* Begin DATASET EXCERPTS *

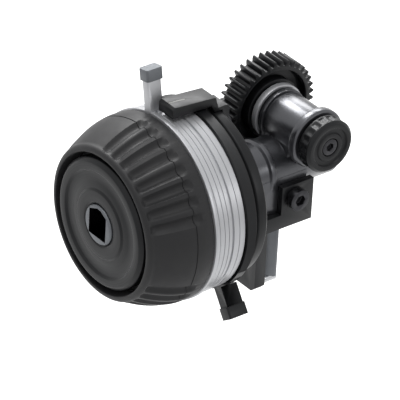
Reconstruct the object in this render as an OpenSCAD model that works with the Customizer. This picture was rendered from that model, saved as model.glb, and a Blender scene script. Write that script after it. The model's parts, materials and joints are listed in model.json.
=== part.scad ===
// Follow focus unit for a camera rig.
// A ribbed handwheel on a Y axis turns a shaft in the gearbox neck. A pair of
// screw gears passes the turn to a cross shaft on the X axis, which carries the
// toothed drive gear. Two stop levers ride on the wheel's drum and strike a
// fixed pointer. The unit hangs on a dovetail rail, whose face is the origin.
// Sizes are millimetres, Z is up, and the operator stands on the -Y side.

/* [Handwheel] */
// Outside diameter of the rubber grip
wheel_d = 60; // [54:0.5:70]
// Length of the grip from its front edge to its rear rim
grip_len = 20.4; // [17:0.2:26]
// How much smaller the grip's radius is at its front shoulder
grip_drop = 4.2; // [2:0.1:5]
// Length of the plain rear rim behind the ribs
grip_rim = 3.6; // [3:0.2:8]
// Length of the straight part behind the grip's taper
grip_straight = 3.4; // [2.6:0.1:5]
// Distance of the fine line from the grip's rear edge
grip_line = 6.3; // [4:0.1:8]
// Thickness of the rubber
grip_wall = 2.5; // [2:0.1:3.2]
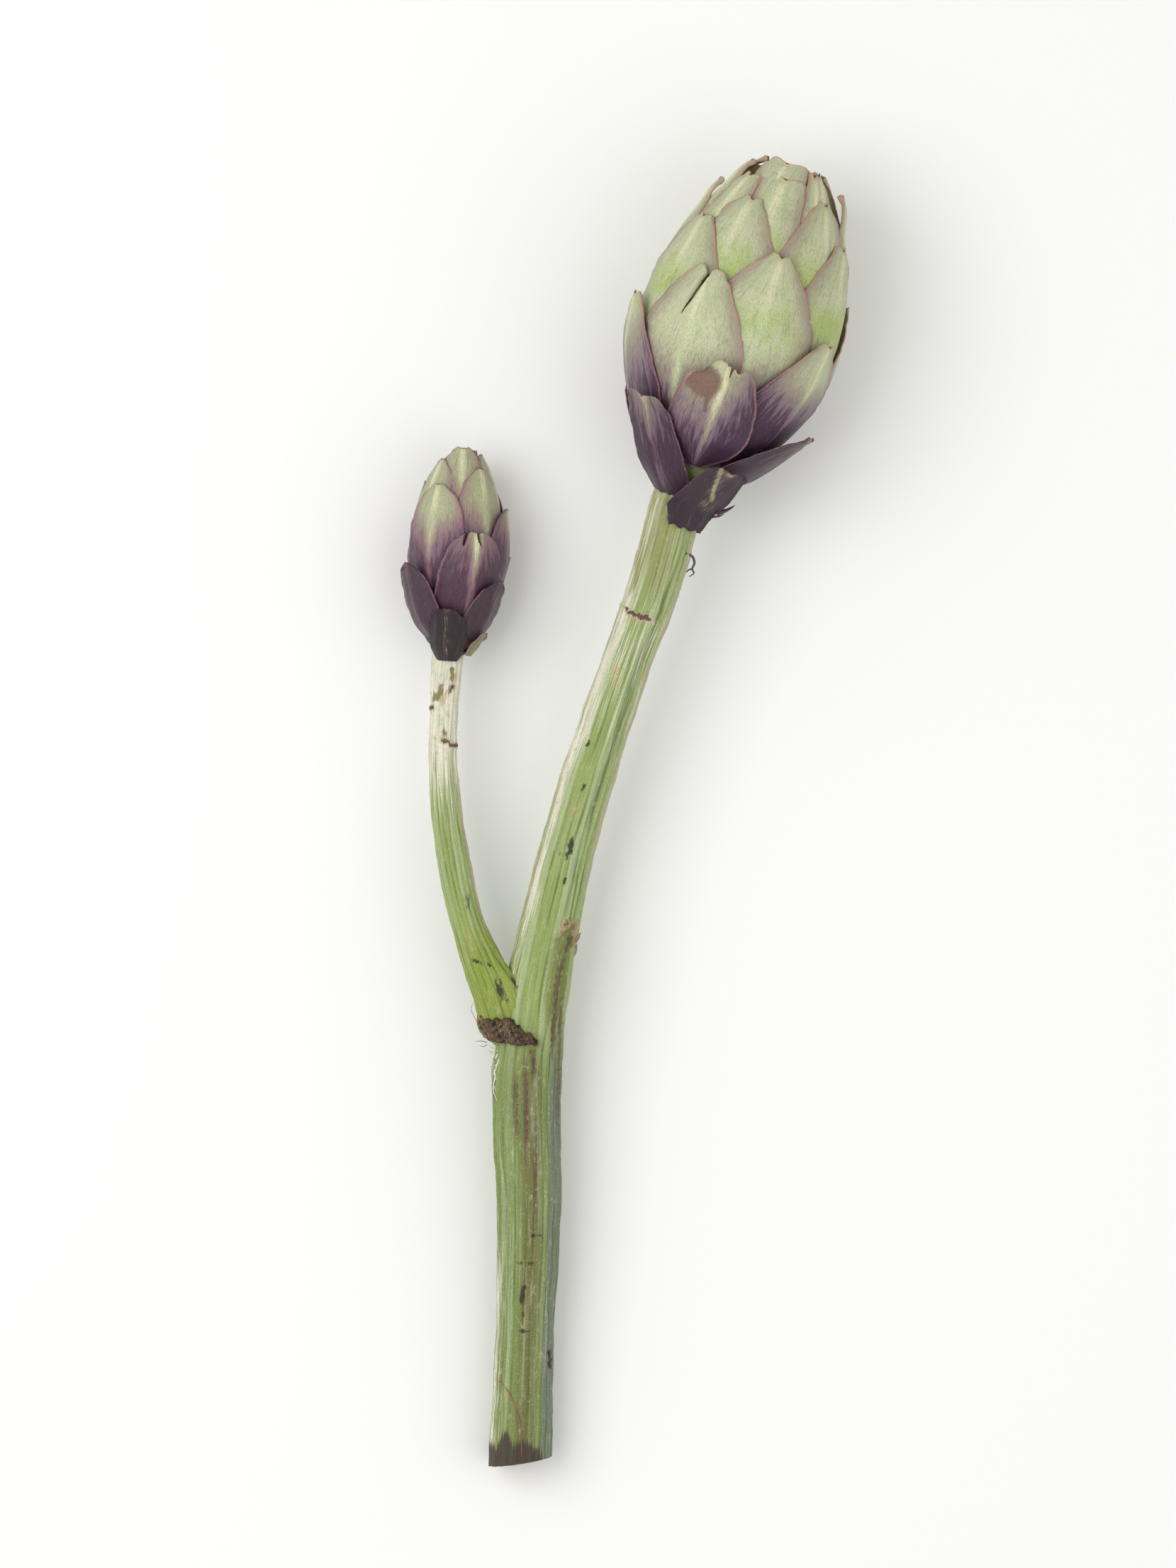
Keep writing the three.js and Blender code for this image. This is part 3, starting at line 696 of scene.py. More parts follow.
class StageSettings(bpy.types.PropertyGroup):
    """The surface, the lights and the camera."""

    floor: colour_setting("Surface", "Colour of the surface", "#F4F4F2")
    key_power: bpy.props.FloatProperty(
        name="Main light", description="Power of the large soft light", default=10.5, min=0, unit="POWER"
    )
    view_height: bpy.props.FloatProperty(
        name="View height",
        description="Real height of what the camera sees",
        default=0.4866,
        min=0.1,
        unit="LENGTH",
    )
    camera_height: bpy.props.FloatProperty(
        name="Camera height", description="How high the camera hangs", default=5.0, min=0.5, unit="LENGTH"
    )


def stem_frame(stations, steps):
    """Centre, directions and radius at steps along a stem. Stations give x, y, z and radius."""
    shares = np.linspace(0, 1, steps)
    stations = np.asarray(stations, float)
    centre = line_through(stations[:, :3], shares, run_on=True)
    radius = line_through(stations[:, 3:], shares, run_on=False)[:, 0]
    forward = np.gradient(centre, axis=0)
    forward /= np.linalg.norm(forward, axis=1)[:, None]
    side = np.cross(forward, (0, 0, 1))
    side /= np.linalg.norm(side, axis=1)[:, None]
    up = np.cross(side, forward)
    run = np.concatenate([[0], np.cumsum(np.linalg.norm(np.diff(centre, axis=0), axis=1))])
    return {"centre": centre, "forward": forward, "side": side, "up": up, "radius": radius, "run": run}


def main_stations():
    """The main stalk's stations with their heights, on one even slope up from the cut end."""
    foot, slope, cut_y = (STALK_RISE[key] for key in ("cut_height", "slope", "cut_y"))
    return [(x, y, foot + slope * (y - cut_y), radius) for x, y, radius in MAIN_STATIONS]


def ribs(azimuth, run, radius, grooves, rng):
    """Height of the ribs over the plain stem, each point's depth in a groove, and each rib's own tone."""
    depth = np.zeros_like(azimuth)
    nearest = np.full_like(azimuth, 9.0)
    tones = rng.uniform(0, 1, len(grooves))
    tone = np.full_like(azimuth, tones[-1])
    for number, place in enumerate(grooves):
        wander = place + 0.045 * ripple(run, 95, rng.uniform(0, 6))
        gap = (azimuth - wander) * radius
        strength = 0.62 + 0.38 * ripple(run, 60, rng.uniform(0, 6))
        dip = bell(gap, 0.42) * strength
        depth = np.maximum(depth, dip)
        nearest = np.minimum(nearest, np.abs(gap))
        before = tones[number - 1]
        tone += (tones[number] - before) * smooth(-0.4, 0.4, gap)
    fine = np.cos(azimuth * radius * 5.2 + 1.6 * ripple(run, 50, 0.7) + 2.2 * np.sin(3 * azimuth))
    height = 0.3 * smooth(0.2, 1.8, nearest) + 0.055 * fine
    return height, np.maximum(depth, 0.4 * smooth(0.45, 1, -fine)), tone


def stem_part(stations, steps, sides, grooves, groove_depth, slant, rng):
    """A ribbed stem as rings of points, with the fields that its finish reads."""
    line = stem_frame(stations, steps)
    azimuth = np.linspace(-math.pi, math.pi, sides, endpoint=False)[None, :] * np.ones((steps, 1))
    run = line["run"][:, None] * np.ones((1, sides))
    radius = line["radius"][:, None] * np.ones((1, sides))
    height, dip, tone = ribs(azimuth, run, radius, grooves, rng)
    swell = 0.22 * ripple(run, 70, 1.0 + 0 * azimuth) + 0.16 * ripple(run + 9 * np.sin(azimuth), 23, 2.0)
    reach = radius + height - 0.14 - groove_depth * dip + swell * smooth(0, 6, run)
    part = {"line": line, "azimuth": azimuth, "run": run, "reach": reach, "dip": dip, "tone": tone}
    part["slant"] = slant * np.exp(-run / 4.0)
    return part


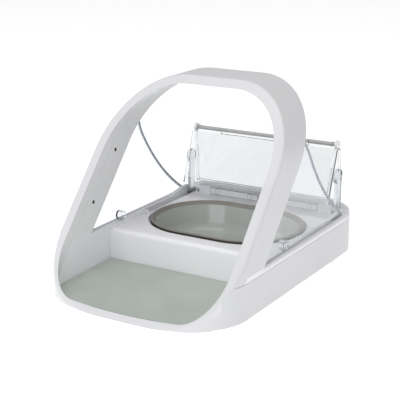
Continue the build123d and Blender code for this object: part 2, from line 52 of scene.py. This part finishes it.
def new_material(name, color, roughness, metallic=0.0, coat=0.0, transmission=0.0, ior=1.46, subsurface=0.0):
    m = bpy.data.materials.new(name)
    m.use_nodes = True
    b = shader(m)
    b.inputs["Base Color"].default_value = (*color, 1.0)
    b.inputs["Roughness"].default_value = roughness
    b.inputs["Metallic"].default_value = metallic
    b.inputs["Coat Weight"].default_value = coat
    b.inputs["Coat Roughness"].default_value = 0.12
    b.inputs["Transmission Weight"].default_value = transmission
    b.inputs["IOR"].default_value = ior
    b.inputs["Subsurface Weight"].default_value = subsurface
    b.inputs["Subsurface Scale"].default_value = 0.002
    return m, b


def node(m, kind, **values):
    """New node, with sockets or settings given by name."""
    n = m.node_tree.nodes.new(kind)
    for k, v in values.items():
        if k in n.inputs:
            n.inputs[k].default_value = v
        else:
            setattr(n, k, v)
    return n


def link(m, a, b):
    m.node_tree.links.new(a, b)


def noise(m, scale, detail=3.0, rough=0.5):
    tex = node(m, "ShaderNodeTexCoord")
    n = node(m, "ShaderNodeTexNoise", Scale=scale, Detail=detail, Roughness=rough)
    link(m, tex.outputs["Object"], n.inputs["Vector"])
    return n


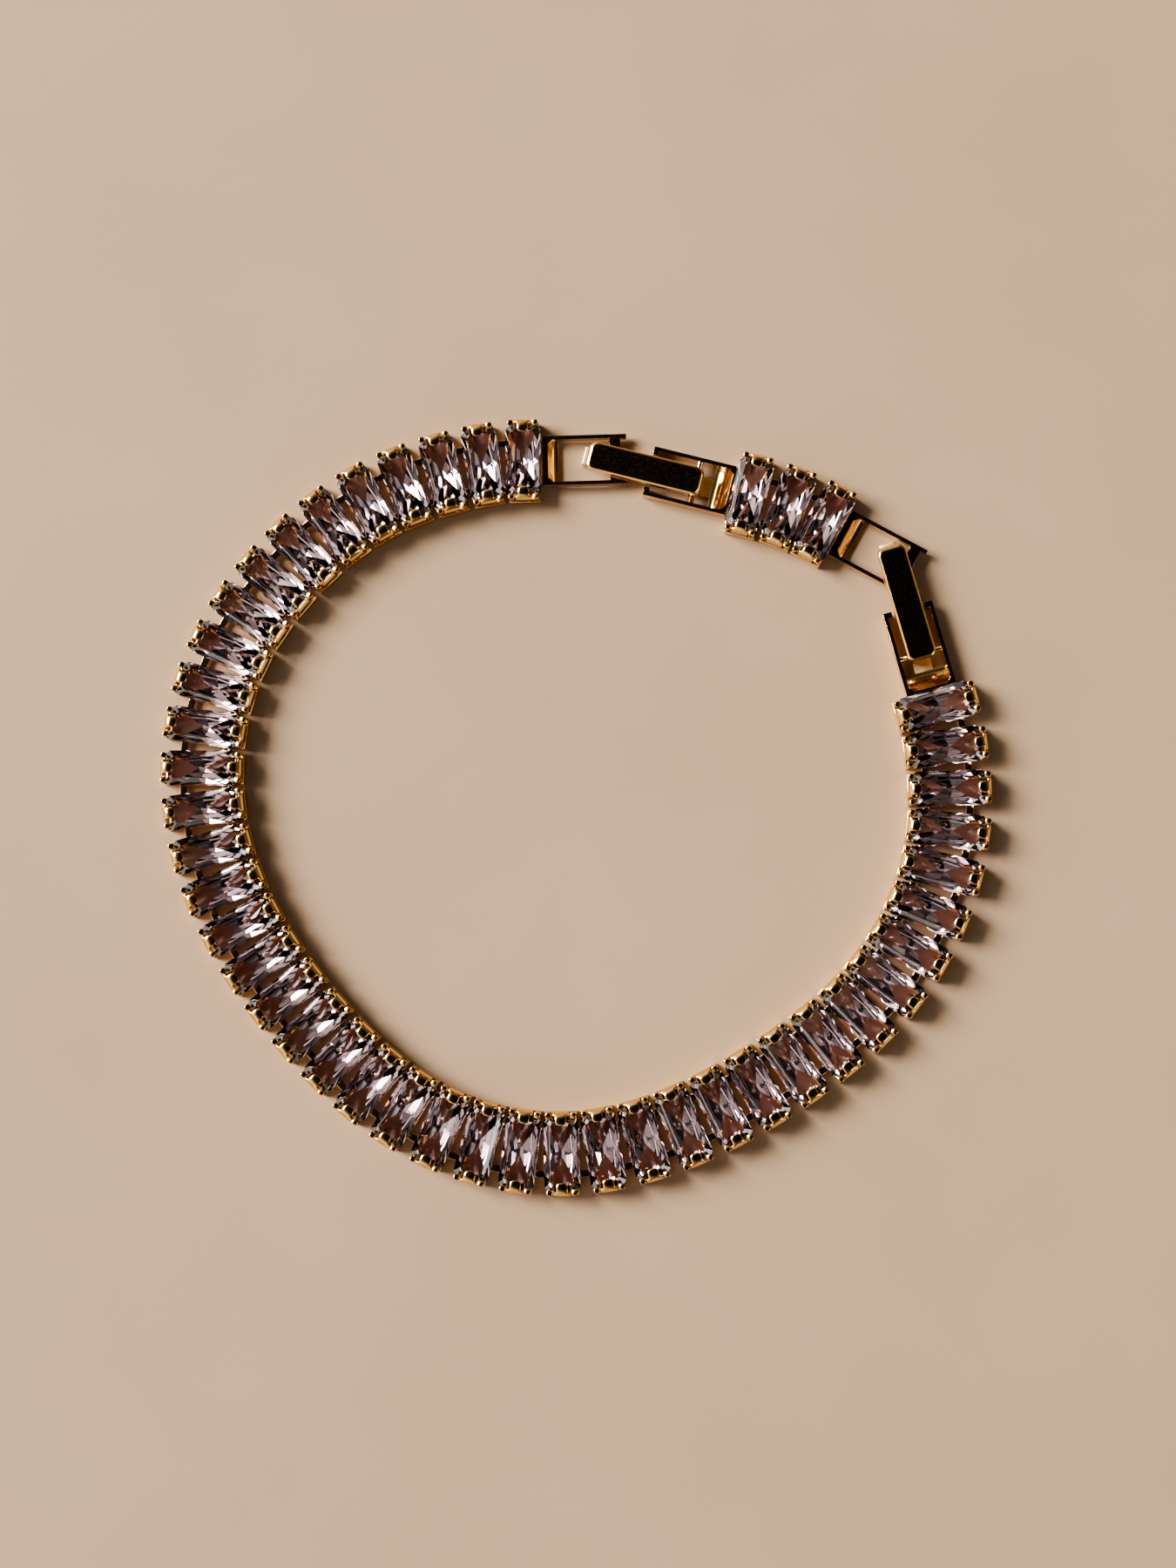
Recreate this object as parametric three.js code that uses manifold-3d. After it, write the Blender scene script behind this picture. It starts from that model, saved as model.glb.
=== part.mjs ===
// A tennis bracelet lying flat: a closed loop of rectangular cut stones in claw settings,
// with a three-stone extension between two fold-over clasps. Millimetres, +Z up, its
// underside on z = 0 and the middle of its bounding box on the Z axis.
//
// A link's own frame has x along the loop (counter-clockwise from above), y towards the
// inside of the loop and z up, with the middle of its stone on the z axis. A clasp frame's
// own frame has x away from the stone that it is soldered beside.

import * as THREE from "three";
import { ConvexGeometry } from "three/addons/geometries/ConvexGeometry.js";
import { mergeVertices } from "three/addons/utils/BufferGeometryUtils.js";
import Module from "manifold-3d";

const wasm = await Module();
wasm.setup();

// Driving dimensions

const STONE = {
  width: 2.88,
  length: 6,
  cornerCut: 0.5,
  keelHeight: 0.35, // from the surface that the bracelet lies on
  pavilionDepth: 1.24,
  girdleThickness: 0.12,
  crownHeight: 0.5,
  tableInset: 0.5, // from the girdle to the table's edge
  keelInset: 2.6, // from the stone's end to the keel's end
};

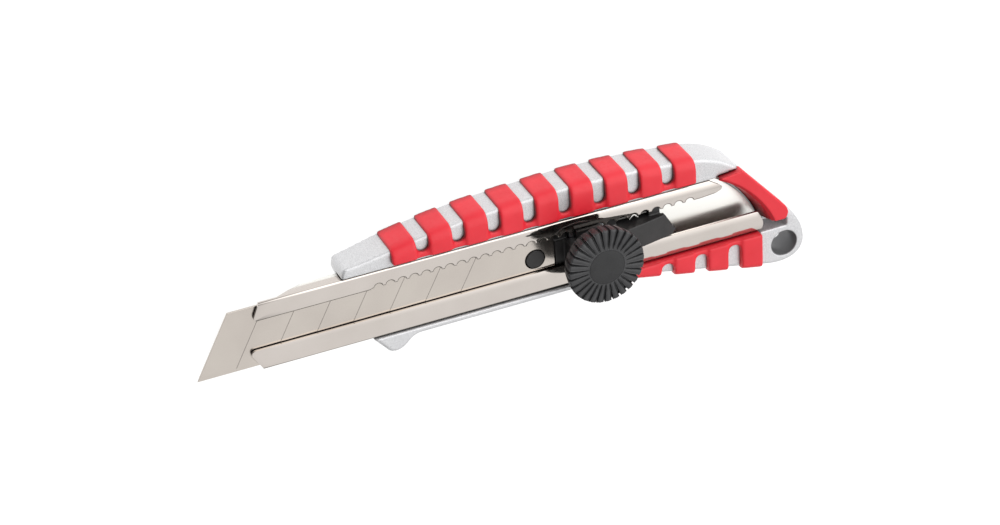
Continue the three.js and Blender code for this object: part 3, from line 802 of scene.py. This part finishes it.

* End DATASET EXCERPTS *

Without the pictures, write out the whole listing above exactly as it appears.

• [TASK ANSWER]:
Reconstruct the object in this render as an OpenSCAD model that works with the Customizer. This picture was rendered from that model, saved as model.glb, and a Blender scene script. Write that script after it. The model's parts, materials and joints are listed in model.json.
=== part.scad ===
// Follow focus unit for a camera rig.
// A ribbed handwheel on a Y axis turns a shaft in the gearbox neck. A pair of
// screw gears passes the turn to a cross shaft on the X axis, which carries the
// toothed drive gear. Two stop levers ride on the wheel's drum and strike a
// fixed pointer. The unit hangs on a dovetail rail, whose face is the origin.
// Sizes are millimetres, Z is up, and the operator stands on the -Y side.

/* [Handwheel] */
// Outside diameter of the rubber grip
wheel_d = 60; // [54:0.5:70]
// Length of the grip from its front edge to its rear rim
grip_len = 20.4; // [17:0.2:26]
// How much smaller the grip's radius is at its front shoulder
grip_drop = 4.2; // [2:0.1:5]
// Length of the plain rear rim behind the ribs
grip_rim = 3.6; // [3:0.2:8]
// Length of the straight part behind the grip's taper
grip_straight = 3.4; // [2.6:0.1:5]
// Distance of the fine line from the grip's rear edge
grip_line = 6.3; // [4:0.1:8]
// Thickness of the rubber
grip_wall = 2.5; // [2:0.1:3.2]
Keep writing the three.js and Blender code for this image. This is part 3, starting at line 696 of scene.py. More parts follow.
class StageSettings(bpy.types.PropertyGroup):
    """The surface, the lights and the camera."""

    floor: colour_setting("Surface", "Colour of the surface", "#F4F4F2")
    key_power: bpy.props.FloatProperty(
        name="Main light", description="Power of the large soft light", default=10.5, min=0, unit="POWER"
    )
    view_height: bpy.props.FloatProperty(
        name="View height",
        description="Real height of what the camera sees",
        default=0.4866,
        min=0.1,
        unit="LENGTH",
    )
    camera_height: bpy.props.FloatProperty(
        name="Camera height", description="How high the camera hangs", default=5.0, min=0.5, unit="LENGTH"
    )


def stem_frame(stations, steps):
    """Centre, directions and radius at steps along a stem. Stations give x, y, z and radius."""
    shares = np.linspace(0, 1, steps)
    stations = np.asarray(stations, float)
    centre = line_through(stations[:, :3], shares, run_on=True)
    radius = line_through(stations[:, 3:], shares, run_on=False)[:, 0]
    forward = np.gradient(centre, axis=0)
    forward /= np.linalg.norm(forward, axis=1)[:, None]
    side = np.cross(forward, (0, 0, 1))
    side /= np.linalg.norm(side, axis=1)[:, None]
    up = np.cross(side, forward)
    run = np.concatenate([[0], np.cumsum(np.linalg.norm(np.diff(centre, axis=0), axis=1))])
    return {"centre": centre, "forward": forward, "side": side, "up": up, "radius": radius, "run": run}


def main_stations():
    """The main stalk's stations with their heights, on one even slope up from the cut end."""
    foot, slope, cut_y = (STALK_RISE[key] for key in ("cut_height", "slope", "cut_y"))
    return [(x, y, foot + slope * (y - cut_y), radius) for x, y, radius in MAIN_STATIONS]


def ribs(azimuth, run, radius, grooves, rng):
    """Height of the ribs over the plain stem, each point's depth in a groove, and each rib's own tone."""
    depth = np.zeros_like(azimuth)
    nearest = np.full_like(azimuth, 9.0)
    tones = rng.uniform(0, 1, len(grooves))
    tone = np.full_like(azimuth, tones[-1])
    for number, place in enumerate(grooves):
        wander = place + 0.045 * ripple(run, 95, rng.uniform(0, 6))
        gap = (azimuth - wander) * radius
        strength = 0.62 + 0.38 * ripple(run, 60, rng.uniform(0, 6))
        dip = bell(gap, 0.42) * strength
        depth = np.maximum(depth, dip)
        nearest = np.minimum(nearest, np.abs(gap))
        before = tones[number - 1]
        tone += (tones[number] - before) * smooth(-0.4, 0.4, gap)
    fine = np.cos(azimuth * radius * 5.2 + 1.6 * ripple(run, 50, 0.7) + 2.2 * np.sin(3 * azimuth))
    height = 0.3 * smooth(0.2, 1.8, nearest) + 0.055 * fine
    return height, np.maximum(depth, 0.4 * smooth(0.45, 1, -fine)), tone


def stem_part(stations, steps, sides, grooves, groove_depth, slant, rng):
    """A ribbed stem as rings of points, with the fields that its finish reads."""
    line = stem_frame(stations, steps)
    azimuth = np.linspace(-math.pi, math.pi, sides, endpoint=False)[None, :] * np.ones((steps, 1))
    run = line["run"][:, None] * np.ones((1, sides))
    radius = line["radius"][:, None] * np.ones((1, sides))
    height, dip, tone = ribs(azimuth, run, radius, grooves, rng)
    swell = 0.22 * ripple(run, 70, 1.0 + 0 * azimuth) + 0.16 * ripple(run + 9 * np.sin(azimuth), 23, 2.0)
    reach = radius + height - 0.14 - groove_depth * dip + swell * smooth(0, 6, run)
    part = {"line": line, "azimuth": azimuth, "run": run, "reach": reach, "dip": dip, "tone": tone}
    part["slant"] = slant * np.exp(-run / 4.0)
    return part


Continue the build123d and Blender code for this object: part 2, from line 52 of scene.py. This part finishes it.
def new_material(name, color, roughness, metallic=0.0, coat=0.0, transmission=0.0, ior=1.46, subsurface=0.0):
    m = bpy.data.materials.new(name)
    m.use_nodes = True
    b = shader(m)
    b.inputs["Base Color"].default_value = (*color, 1.0)
    b.inputs["Roughness"].default_value = roughness
    b.inputs["Metallic"].default_value = metallic
    b.inputs["Coat Weight"].default_value = coat
    b.inputs["Coat Roughness"].default_value = 0.12
    b.inputs["Transmission Weight"].default_value = transmission
    b.inputs["IOR"].default_value = ior
    b.inputs["Subsurface Weight"].default_value = subsurface
    b.inputs["Subsurface Scale"].default_value = 0.002
    return m, b


def node(m, kind, **values):
    """New node, with sockets or settings given by name."""
    n = m.node_tree.nodes.new(kind)
    for k, v in values.items():
        if k in n.inputs:
            n.inputs[k].default_value = v
        else:
            setattr(n, k, v)
    return n


def link(m, a, b):
    m.node_tree.links.new(a, b)


def noise(m, scale, detail=3.0, rough=0.5):
    tex = node(m, "ShaderNodeTexCoord")
    n = node(m, "ShaderNodeTexNoise", Scale=scale, Detail=detail, Roughness=rough)
    link(m, tex.outputs["Object"], n.inputs["Vector"])
    return n


Recreate this object as parametric three.js code that uses manifold-3d. After it, write the Blender scene script behind this picture. It starts from that model, saved as model.glb.
=== part.mjs ===
// A tennis bracelet lying flat: a closed loop of rectangular cut stones in claw settings,
// with a three-stone extension between two fold-over clasps. Millimetres, +Z up, its
// underside on z = 0 and the middle of its bounding box on the Z axis.
//
// A link's own frame has x along the loop (counter-clockwise from above), y towards the
// inside of the loop and z up, with the middle of its stone on the z axis. A clasp frame's
// own frame has x away from the stone that it is soldered beside.

import * as THREE from "three";
import { ConvexGeometry } from "three/addons/geometries/ConvexGeometry.js";
import { mergeVertices } from "three/addons/utils/BufferGeometryUtils.js";
import Module from "manifold-3d";

const wasm = await Module();
wasm.setup();

// Driving dimensions

const STONE = {
  width: 2.88,
  length: 6,
  cornerCut: 0.5,
  keelHeight: 0.35, // from the surface that the bracelet lies on
  pavilionDepth: 1.24,
  girdleThickness: 0.12,
  crownHeight: 0.5,
  tableInset: 0.5, // from the girdle to the table's edge
  keelInset: 2.6, // from the stone's end to the keel's end
};

Continue the three.js and Blender code for this object: part 3, from line 802 of scene.py. This part finishes it.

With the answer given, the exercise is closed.